## start Supplied information

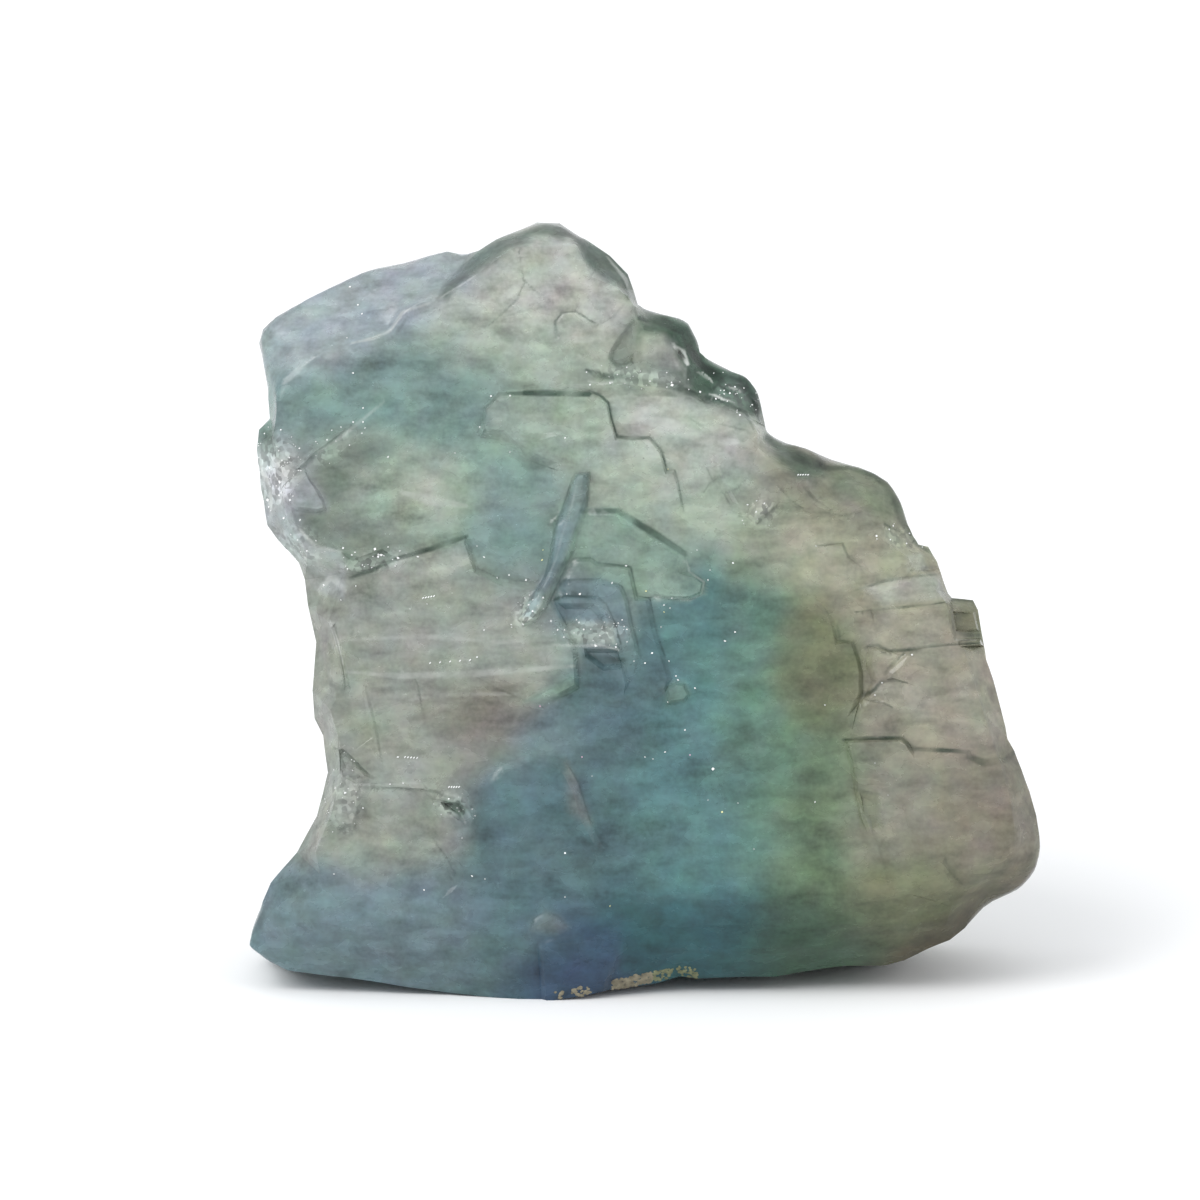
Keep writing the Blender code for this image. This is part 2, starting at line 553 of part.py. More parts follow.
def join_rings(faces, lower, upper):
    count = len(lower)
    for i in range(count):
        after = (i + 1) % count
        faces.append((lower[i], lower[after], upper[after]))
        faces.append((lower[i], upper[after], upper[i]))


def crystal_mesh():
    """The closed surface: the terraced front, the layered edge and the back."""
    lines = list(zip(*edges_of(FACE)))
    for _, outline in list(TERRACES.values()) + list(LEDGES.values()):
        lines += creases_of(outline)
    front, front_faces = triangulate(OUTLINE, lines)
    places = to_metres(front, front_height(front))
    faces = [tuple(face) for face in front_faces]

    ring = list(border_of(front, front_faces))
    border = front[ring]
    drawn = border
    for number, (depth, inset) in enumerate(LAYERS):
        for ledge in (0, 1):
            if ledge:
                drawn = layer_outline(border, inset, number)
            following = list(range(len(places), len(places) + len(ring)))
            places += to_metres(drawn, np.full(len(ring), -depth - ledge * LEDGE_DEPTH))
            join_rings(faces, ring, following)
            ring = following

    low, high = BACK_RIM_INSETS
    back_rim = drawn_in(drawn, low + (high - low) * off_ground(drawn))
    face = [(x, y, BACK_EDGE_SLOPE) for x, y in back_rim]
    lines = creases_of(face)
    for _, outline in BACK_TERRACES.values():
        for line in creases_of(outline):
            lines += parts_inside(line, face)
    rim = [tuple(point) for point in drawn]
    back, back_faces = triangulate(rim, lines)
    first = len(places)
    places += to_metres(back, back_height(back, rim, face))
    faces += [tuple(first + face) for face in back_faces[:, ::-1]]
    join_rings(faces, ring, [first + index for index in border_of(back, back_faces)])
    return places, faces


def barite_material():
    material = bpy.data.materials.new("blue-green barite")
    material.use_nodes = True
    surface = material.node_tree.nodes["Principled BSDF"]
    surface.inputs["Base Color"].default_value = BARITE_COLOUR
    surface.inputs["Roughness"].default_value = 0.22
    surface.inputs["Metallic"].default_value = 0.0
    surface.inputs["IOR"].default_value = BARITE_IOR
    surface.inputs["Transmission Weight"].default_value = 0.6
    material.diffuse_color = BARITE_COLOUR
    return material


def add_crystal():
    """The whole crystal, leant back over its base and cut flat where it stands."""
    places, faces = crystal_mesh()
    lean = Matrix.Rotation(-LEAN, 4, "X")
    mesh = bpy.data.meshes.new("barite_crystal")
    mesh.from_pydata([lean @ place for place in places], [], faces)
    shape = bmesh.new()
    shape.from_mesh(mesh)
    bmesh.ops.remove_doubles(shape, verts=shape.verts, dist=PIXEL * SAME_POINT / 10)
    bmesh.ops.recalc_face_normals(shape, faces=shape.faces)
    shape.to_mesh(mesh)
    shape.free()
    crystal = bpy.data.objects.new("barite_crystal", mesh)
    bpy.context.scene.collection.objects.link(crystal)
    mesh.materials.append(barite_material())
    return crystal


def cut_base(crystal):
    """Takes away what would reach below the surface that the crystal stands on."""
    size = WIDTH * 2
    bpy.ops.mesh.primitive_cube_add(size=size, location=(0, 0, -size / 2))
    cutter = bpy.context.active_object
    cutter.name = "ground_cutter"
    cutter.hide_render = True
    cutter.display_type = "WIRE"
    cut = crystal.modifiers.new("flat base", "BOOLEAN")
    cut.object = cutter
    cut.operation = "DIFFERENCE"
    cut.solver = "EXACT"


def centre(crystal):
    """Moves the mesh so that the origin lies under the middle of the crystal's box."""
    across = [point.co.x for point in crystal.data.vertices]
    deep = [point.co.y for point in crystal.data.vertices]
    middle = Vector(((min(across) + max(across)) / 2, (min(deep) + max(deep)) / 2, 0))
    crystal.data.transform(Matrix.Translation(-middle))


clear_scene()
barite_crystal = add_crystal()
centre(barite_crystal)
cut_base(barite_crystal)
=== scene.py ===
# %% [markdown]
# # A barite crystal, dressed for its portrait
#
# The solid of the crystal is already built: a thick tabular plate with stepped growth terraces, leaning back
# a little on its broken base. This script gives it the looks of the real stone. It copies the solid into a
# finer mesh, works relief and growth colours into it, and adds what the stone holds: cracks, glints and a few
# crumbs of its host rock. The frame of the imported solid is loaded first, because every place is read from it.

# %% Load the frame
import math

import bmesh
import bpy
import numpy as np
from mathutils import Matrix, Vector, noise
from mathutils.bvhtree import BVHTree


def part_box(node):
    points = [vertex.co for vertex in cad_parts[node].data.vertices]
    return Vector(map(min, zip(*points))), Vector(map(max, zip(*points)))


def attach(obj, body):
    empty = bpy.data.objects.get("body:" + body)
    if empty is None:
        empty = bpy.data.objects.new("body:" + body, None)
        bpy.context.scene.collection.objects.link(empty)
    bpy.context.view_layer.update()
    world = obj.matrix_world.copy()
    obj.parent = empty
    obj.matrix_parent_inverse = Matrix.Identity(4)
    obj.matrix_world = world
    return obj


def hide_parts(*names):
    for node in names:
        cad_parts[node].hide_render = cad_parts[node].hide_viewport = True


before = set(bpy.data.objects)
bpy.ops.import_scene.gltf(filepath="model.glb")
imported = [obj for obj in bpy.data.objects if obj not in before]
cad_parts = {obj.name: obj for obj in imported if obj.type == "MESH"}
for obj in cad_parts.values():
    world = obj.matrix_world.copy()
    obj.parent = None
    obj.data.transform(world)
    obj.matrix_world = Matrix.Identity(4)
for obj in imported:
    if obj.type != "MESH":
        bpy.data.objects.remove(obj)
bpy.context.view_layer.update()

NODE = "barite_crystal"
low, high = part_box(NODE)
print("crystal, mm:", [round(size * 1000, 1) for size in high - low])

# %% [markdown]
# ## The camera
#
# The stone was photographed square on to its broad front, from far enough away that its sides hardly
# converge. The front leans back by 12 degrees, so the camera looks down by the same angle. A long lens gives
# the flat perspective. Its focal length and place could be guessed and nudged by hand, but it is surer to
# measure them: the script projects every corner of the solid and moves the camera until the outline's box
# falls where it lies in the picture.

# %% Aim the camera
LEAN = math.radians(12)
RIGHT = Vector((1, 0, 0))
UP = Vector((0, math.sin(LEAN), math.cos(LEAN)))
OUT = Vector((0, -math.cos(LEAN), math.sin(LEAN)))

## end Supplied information

-- Short task --
Extract the run of lines that opens with the line containing "cutter = bpy.context.active_object" and closes with the line containing "# crumbs of"; reproduce it exactly and add nothing.

-- Result of this task --
    cutter = bpy.context.active_object
    cutter.name = "ground_cutter"
    cutter.hide_render = True
    cutter.display_type = "WIRE"
    cut = crystal.modifiers.new("flat base", "BOOLEAN")
    cut.object = cutter
    cut.operation = "DIFFERENCE"
    cut.solver = "EXACT"


def centre(crystal):
    """Moves the mesh so that the origin lies under the middle of the crystal's box."""
    across = [point.co.x for point in crystal.data.vertices]
    deep = [point.co.y for point in crystal.data.vertices]
    middle = Vector(((min(across) + max(across)) / 2, (min(deep) + max(deep)) / 2, 0))
    crystal.data.transform(Matrix.Translation(-middle))


clear_scene()
barite_crystal = add_crystal()
centre(barite_crystal)
cut_base(barite_crystal)
=== scene.py ===
# %% [markdown]
# # A barite crystal, dressed for its portrait
#
# The solid of the crystal is already built: a thick tabular plate with stepped growth terraces, leaning back
# a little on its broken base. This script gives it the looks of the real stone. It copies the solid into a
# finer mesh, works relief and growth colours into it, and adds what the stone holds: cracks, glints and a few
# crumbs of its host rock. The frame of the imported solid is loaded first, because every place is read from it.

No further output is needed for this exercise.